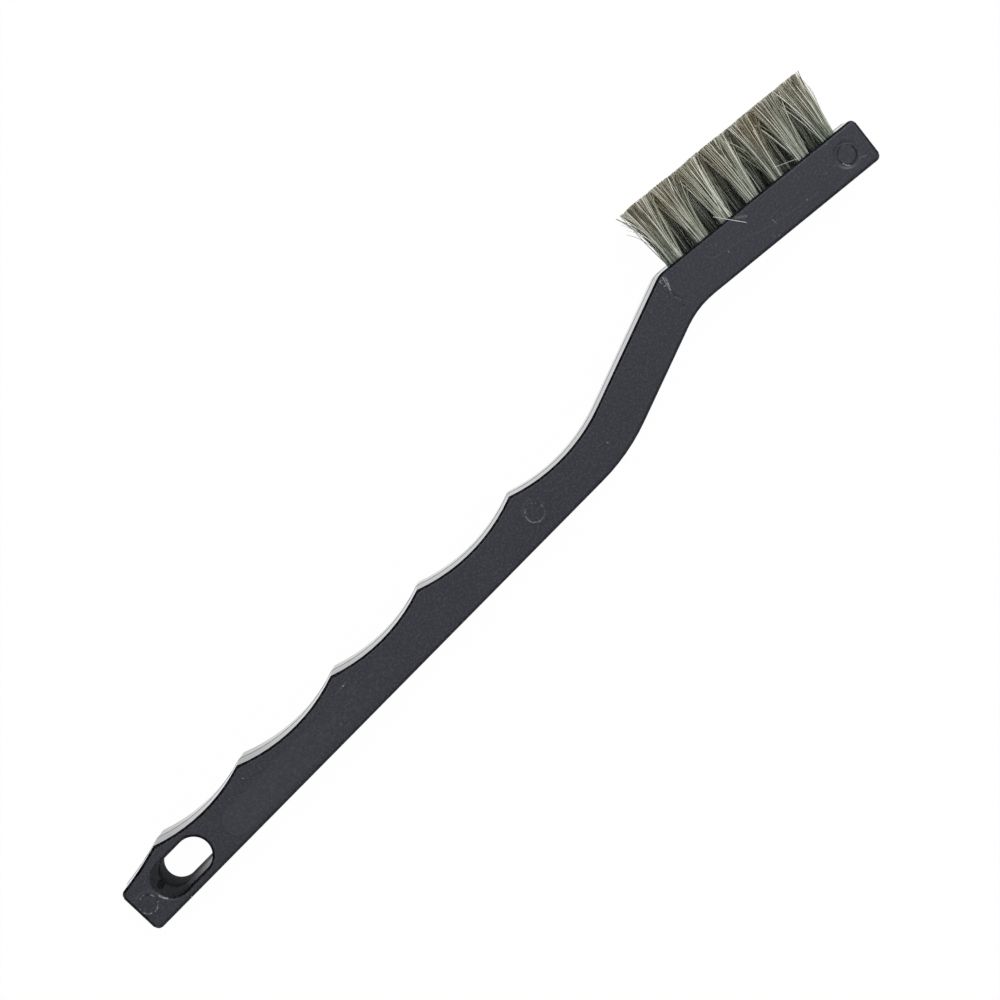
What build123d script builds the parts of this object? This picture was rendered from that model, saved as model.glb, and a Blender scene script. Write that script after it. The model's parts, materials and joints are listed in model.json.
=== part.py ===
"""Crevice brush: a cranked plastic handle with three rows of hair tufts held by flat-wire anchors.

The brush lies on its flat side. X runs along the straight back of the handle toward the head, Y is the
side that the hair points to, and Z is the width of the bar. The origin is the centre of the hanging slot
on the face that the brush rests on. Lengths are millimetres and angles are degrees.
"""

import os
from math import cos, radians, sin, sqrt

from build123d import *

# Bar: one moulded bar, as wide in the handle as in the head
bar_width = 11.1
draft_angle = 1.4
face_bevel = 0.6

# Hanging slot: two core pins meet at the parting plane, the lower one smaller and with less taper
slot_length = 12.4
slot_width = 6.65
slot_middle_length = 11.4
slot_middle_width = 6.06
lower_slot_length = 10.95
lower_slot_width = 6.2
lower_slot_middle_length = 10.8
lower_slot_middle_width = 6.0
slot_bevel = 0.6
slot_from_end = 11.2
slot_from_back = 4.97

# Grip: ridges between finger scallops that all have one radius
grip_length = 97.25
grip_depth = 11.12
end_depth = 9.17
end_sweep_radius = 57.0
scallop_radius = 31.75
ridge_place_shares = (0.1065, 0.3155, 0.549, 0.767, 1.0)
ridge_depth_shares = (1.0, 0.955, 0.891, 0.874, 0.872)
ridge_rounding = 0.65
end_rounding = 1.05

# Neck: rises from the back line to the throat, where the head begins
neck_from_end = 116.9
neck_length = 27.95
neck_depth = 8.42
neck_angle = 19.7
neck_back_radius = 36.0

# Head: drops from the throat, seen along the handle
head_length = 40.3
head_depth = 8.47
head_drop = 6.55
head_taper = 0.25
heel_radius = 4.0
throat_radius = 16.0
head_rounding = 0.95

# Marks of the mould in the upper face: three ejector pins and a blank panel
mark_depth = 0.12
pin_radius = 1.56
end_pin_from_end = 2.3
grip_pin_from_end = 98.45
pin_from_back = 4.57
head_pin_from_end = 4.5
panel_length = 43.0
panel_width = 5.4
panel_from_end = 21.1
panel_from_back = 1.12

# Tuft holes: rows across the head, the middle one staggered by half a pitch between the outer two
row_names = ("lower", "middle", "upper")
row_counts = (7, 6, 7)
row_pitch = 3.4
column_pitch = 5.51
first_column_from_heel = 4.3
hole_radius = 1.4
hole_depth = 5.4

# Anchors: flat wire, wider than the hole, so that both of its ends bite into the wall
anchor_thickness = 0.35
anchor_height = 1.7
anchor_bite = 0.35
anchor_clearance = 0.03
anchor_chamfer = 0.2

# Tufts: a root folded round the anchor, and strands that flare to fill the tuft's cell at the tips
root_clearance = 0.07
root_recess = 0.5
root_bevel = 0.5
root_sides = 12
fold_thickness = 0.55
trim_height = 12.05
strand_width = 0.32
strand_tip_width = 0.28
strand_seat = 0.15
ring_pitch = 0.51
ring_counts = (1, 7, 15)
cell_gap = 0.3

# How far a cut runs past the surface that it opens
overrun = 1.0


def polar(length: float, angle: float) -> Vector:
    """Gives the offset of a length at an angle from the X axis, in the side view."""
    return Vector(length * cos(radians(angle)), length * sin(radians(angle)))


# Places in the side view
end_x = -slot_from_end
back_y = -slot_from_back
middle_z = bar_width / 2
back_end = Vector(end_x, back_y)
front_end = back_end + Vector(0, end_depth)
neck_start = back_end + Vector(neck_from_end, 0)
neck_normal = polar(1, neck_angle + 90)
throat = neck_start + polar(neck_length, neck_angle)
head_normal = polar(1, 90 - head_drop)
head_back = throat + polar(head_length, head_taper - head_drop)
head_front = throat + polar(head_length, -head_drop) + head_normal * head_depth

# The heel is where the fronts of the neck and of the head meet
crank = radians(neck_angle + head_drop)
heel_shift = (head_depth * cos(crank) - neck_depth) / sin(crank)
heel = throat + head_normal * head_depth + polar(heel_shift, -head_drop)

ridges = []
for place_share, depth_share in zip(ridge_place_shares, ridge_depth_shares):
    ridges.append(back_end + Vector(place_share * grip_length, depth_share * grip_depth))

# The last scallop runs from its ridge into the front of the neck, with no corner there
ridge_from_neck = ridges[-1] - neck_start
centre_above_ridge = neck_depth + scallop_radius - ridge_from_neck.dot(neck_normal)
scallop_run = sqrt(scallop_radius**2 - centre_above_ridge**2)
scallop_end_along = ridge_from_neck.dot(polar(1, neck_angle)) + scallop_run
scallop_end = neck_start + neck_normal * neck_depth + polar(scallop_end_along, neck_angle)

# Plane of the head's front face, with its origin in the middle of the block of tufts
block_from_heel = first_column_from_heel + column_pitch * (max(row_counts) - 1) / 2
block_middle = heel + polar(block_from_heel, -head_drop)
head_face = Plane(
    origin=(block_middle.X, block_middle.Y, middle_z),
    x_dir=polar(1, -head_drop),
    z_dir=head_normal,
)

# Places of the tufts in that plane, by row and number
tuft_places = {}
for row, (row_name, row_count) in enumerate(zip(row_names, row_counts)):
    across = row_pitch * ((len(row_names) - 1) / 2 - row)
    for number in range(row_count):
        along = column_pitch * (number - (row_count - 1) / 2)
        tuft_places[f"{row_name}_{number + 1}"] = (along, across, 0)

# Heights of the anchor and of the root in a hole, from the head's front face
anchor_bottom = fold_thickness + root_clearance - hole_depth
anchor_top = anchor_bottom + anchor_height
anchor_length = 2 * (hole_radius + anchor_bite)
cut_thickness = anchor_thickness + 2 * anchor_clearance
cut_length = anchor_length + 2 * anchor_clearance

# One tuft hole, as a core pin leaves it, and the cuts that the anchor's ends make on their way down
with BuildPart() as hole_tool:
    with BuildSketch(Plane.XY.offset(overrun)):
        Circle(hole_radius)
    extrude(amount=-hole_depth - overrun)
    with BuildSketch(Plane.XY.offset(overrun)):
        Rectangle(cut_length, cut_thickness)
    extrude(amount=anchor_bottom - anchor_clearance - overrun)

# Handle: half of the bar from the parting plane up, drafted below its face and bevelled, then mirrored
with BuildPart() as handle:
    with BuildSketch(Plane.XY.offset(middle_z)) as outline:
        with BuildLine():
            Line(back_end, front_end)
            RadiusArc(front_end, ridges[0], -end_sweep_radius)
            for ridge, next_ridge in zip(ridges, ridges[1:]):
                RadiusArc(ridge, next_ridge, -scallop_radius)
            RadiusArc(ridges[-1], scallop_end, -scallop_radius)
            Polyline(scallop_end, heel, head_front, head_back, throat, neck_start, back_end)
        make_face()
        corners = [(ridge, ridge_rounding) for ridge in ridges]
        corners += [(back_end, end_rounding), (front_end, end_rounding)]
        corners += [(head_back, head_rounding), (head_front, head_rounding)]
        corners += [(neck_start, neck_back_radius), (throat, throat_radius), (heel, heel_radius)]
        for corner, rounding in corners:
            nearest = outline.vertices().sort_by_distance(corner + Vector(0, 0, middle_z))[:1]
            fillet(nearest, rounding)
    extrude(amount=middle_z)
    walls = handle.faces().group_by(Axis.Z)[1]
    draft(walls, Plane.XY.offset(bar_width), draft_angle)
    chamfer(handle.faces().sort_by(Axis.Z)[-1].edges(), face_bevel)
    mirror(about=Plane.XY.offset(middle_z))

    with BuildSketch(Plane.XY.offset(middle_z)):
        SlotOverall(slot_middle_length, slot_middle_width)
    with BuildSketch(Plane.XY.offset(bar_width)):
        SlotOverall(slot_length, slot_width)
    loft(ruled=True, mode=Mode.SUBTRACT)
    with BuildSketch(Plane.XY.offset(middle_z)):
        SlotOverall(lower_slot_middle_length, lower_slot_middle_width)
    with BuildSketch(Plane.XY):
        SlotOverall(lower_slot_length, lower_slot_width)
    loft(ruled=True, mode=Mode.SUBTRACT)
    broad_faces = [handle.faces().sort_by(Axis.Z)[0], handle.faces().sort_by(Axis.Z)[-1]]
    rims = [face.inner_wires().edges() for face in broad_faces]
    chamfer([*rims[0], *rims[1]], slot_bevel)

    with BuildSketch(Plane.XY.offset(bar_width)):
        with Locations(
            back_end + Vector(end_pin_from_end, pin_from_back),
            back_end + Vector(grip_pin_from_end, pin_from_back),
            throat + head_normal * head_depth / 2 + polar(head_length - head_pin_from_end, -head_drop),
        ):
            Circle(pin_radius)
        with Locations(
            back_end + Vector(panel_from_end + panel_length / 2, panel_from_back + panel_width / 2)
        ):
            SlotOverall(panel_length, panel_width)
    extrude(amount=-mark_depth, mode=Mode.SUBTRACT)

    with Locations(head_face):
        with Locations(*tuft_places.values()):
            add(hole_tool.part, mode=Mode.SUBTRACT)

# Anchor: a piece of flat wire on edge, with the lower corners of both ends sheared off
with BuildPart() as anchor:
    with BuildSketch(Plane.XZ):
        with Locations((0, anchor_bottom + anchor_height / 2)):
            anchor_side = Rectangle(anchor_length, anchor_height)
        chamfer(anchor_side.vertices().group_by(Axis.Z)[0], anchor_chamfer)
    extrude(amount=anchor_thickness / 2, both=True)

# Strands: rings about the tuft's axis, each ring flared in proportion to fill the cell at the tips
ring_reach = ring_pitch * (len(ring_counts) - 1)
tip_reach_along = (column_pitch - strand_tip_width - cell_gap) / 2
tip_reach_across = (row_pitch - strand_tip_width - cell_gap) / 2
strands = []
for ring, count in enumerate(ring_counts):
    for turn in range(count):
        angle = 360 * (turn + 0.5) / count
        root_place = polar(ring_pitch * ring, angle)
        spread = root_place / ring_reach
        tip_place = Vector(spread.X * tip_reach_along, spread.Y * tip_reach_across)
        with BuildPart() as strand:
            with BuildSketch(Plane.XY.offset(-root_recess - strand_seat)):
                with Locations(Location(root_place, (0, 0, angle))):
                    Rectangle(strand_width, strand_width)
            with BuildSketch(Plane.XY.offset(trim_height)):
                with Locations(Location(tip_place, (0, 0, angle))):
                    Rectangle(strand_tip_width, strand_tip_width)
            loft(ruled=True)
        strands.append(strand.part)

# Tuft: the root fills its hole and is folded round the anchor, and carries the strands
with BuildPart() as tuft:
    with BuildSketch(Plane.XY.offset(root_clearance - hole_depth)):
        RegularPolygon(hole_radius - root_clearance, root_sides)
    extrude(amount=hole_depth - root_clearance - root_recess)
    chamfer(tuft.faces().sort_by(Axis.Z)[0].edges(), root_bevel)
    with BuildSketch(Plane.XZ):
        with Locations((0, anchor_bottom + anchor_height / 2)):
            Rectangle(cut_length, anchor_height + 2 * anchor_clearance)
    extrude(amount=cut_thickness / 2, both=True, mode=Mode.SUBTRACT)
    add(strands)

os.makedirs("parts", exist_ok=True)
handle.part.label = "handle"
export_step(handle.part, "parts/handle.step")

# One tuft and one anchor in every hole, row by row from the face that the brush rests on
for tuft_name, tuft_place in tuft_places.items():
    place = head_face.location * Location(tuft_place)
    for kind, piece in (("tuft", tuft), ("anchor", anchor)):
        copy = piece.part.moved(place)
        copy.label = f"{kind}_{tuft_name}"
        export_step(copy, f"parts/{copy.label}.step")

brush_length = handle.part.bounding_box().size.X
strand_count = sum(ring_counts) * len(tuft_places)
print(f"handle {brush_length:.2f} mm long, {strand_count} strands")
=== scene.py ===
"""Crevice brush: the looks of a black moulded scratch brush with natural-hair tufts.

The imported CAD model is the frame, in metres. X runs along the handle toward the head, Y is the side that the
hair points to and Z is the width of the bar. The bar keeps its solid's shape and gets rounded edges and a
moulded finish, each CAD tuft gives way to a fuller bundle of hair, and the anchors get a drawn-wire finish.
"""

import json
import logging
import math
from dataclasses import dataclass, field
from enum import Enum

import bmesh
import bpy
import numpy as np
from mathutils import Matrix, Vector

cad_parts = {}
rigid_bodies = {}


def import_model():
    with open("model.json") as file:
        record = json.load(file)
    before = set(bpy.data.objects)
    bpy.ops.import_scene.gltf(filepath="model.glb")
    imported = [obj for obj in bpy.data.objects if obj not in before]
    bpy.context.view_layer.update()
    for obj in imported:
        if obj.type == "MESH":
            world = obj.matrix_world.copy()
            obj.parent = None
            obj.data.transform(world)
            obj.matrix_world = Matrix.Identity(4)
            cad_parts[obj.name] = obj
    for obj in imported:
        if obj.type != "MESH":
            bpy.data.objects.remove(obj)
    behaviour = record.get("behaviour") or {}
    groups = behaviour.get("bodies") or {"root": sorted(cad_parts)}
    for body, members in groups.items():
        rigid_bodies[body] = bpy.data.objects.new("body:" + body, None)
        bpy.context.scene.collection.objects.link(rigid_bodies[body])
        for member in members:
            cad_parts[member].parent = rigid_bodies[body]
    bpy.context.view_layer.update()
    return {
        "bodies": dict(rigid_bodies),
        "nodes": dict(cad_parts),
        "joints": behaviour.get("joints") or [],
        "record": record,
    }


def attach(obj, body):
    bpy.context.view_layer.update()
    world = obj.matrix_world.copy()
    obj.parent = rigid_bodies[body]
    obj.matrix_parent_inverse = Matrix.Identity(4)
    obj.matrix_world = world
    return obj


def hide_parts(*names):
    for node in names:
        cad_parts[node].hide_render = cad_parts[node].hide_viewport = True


log = logging.getLogger("crevice_brush")

MM = 0.001
BAR_WIDTH = 11.1
BAR_MIDDLE = BAR_WIDTH / 2
TINY = 1e-12
BODY = "root"

Point = tuple[float, float]
Place = tuple[float, float, float]
Colour = tuple[float, float, float]
# Blotches in a millimetre, how many finer layers there are, and how strong they are.
Noise = tuple[float, float, float]
# A noise, then its value where patches start and its value where they are full.
Patches = tuple[float, float, float, float, float]


class Row(Enum):
    """A row of tufts, by its height over the face that the brush rests on."""

    LOWER = "lower"
    MIDDLE = "middle"
    UPPER = "upper"


class RayKind(Enum):
    """A kind of light ray that sees the plain white background."""

    CAMERA = "Is Camera Ray"
    GLOSSY = "Is Glossy Ray"
    TRANSMISSION = "Is Transmission Ray"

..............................

WHAT IS BEING ASKED:
Quote the lines that begin at the line containing "# One tuft and" and end at the line containing "obj.parent = None", keeping both of those lines.

SOLVED EXERCISE:
# One tuft and one anchor in every hole, row by row from the face that the brush rests on
for tuft_name, tuft_place in tuft_places.items():
    place = head_face.location * Location(tuft_place)
    for kind, piece in (("tuft", tuft), ("anchor", anchor)):
        copy = piece.part.moved(place)
        copy.label = f"{kind}_{tuft_name}"
        export_step(copy, f"parts/{copy.label}.step")

brush_length = handle.part.bounding_box().size.X
strand_count = sum(ring_counts) * len(tuft_places)
print(f"handle {brush_length:.2f} mm long, {strand_count} strands")
=== scene.py ===
"""Crevice brush: the looks of a black moulded scratch brush with natural-hair tufts.

The imported CAD model is the frame, in metres. X runs along the handle toward the head, Y is the side that the
hair points to and Z is the width of the bar. The bar keeps its solid's shape and gets rounded edges and a
moulded finish, each CAD tuft gives way to a fuller bundle of hair, and the anchors get a drawn-wire finish.
"""

import json
import logging
import math
from dataclasses import dataclass, field
from enum import Enum

import bmesh
import bpy
import numpy as np
from mathutils import Matrix, Vector

cad_parts = {}
rigid_bodies = {}


def import_model():
    with open("model.json") as file:
        record = json.load(file)
    before = set(bpy.data.objects)
    bpy.ops.import_scene.gltf(filepath="model.glb")
    imported = [obj for obj in bpy.data.objects if obj not in before]
    bpy.context.view_layer.update()
    for obj in imported:
        if obj.type == "MESH":
            world = obj.matrix_world.copy()
            obj.parent = None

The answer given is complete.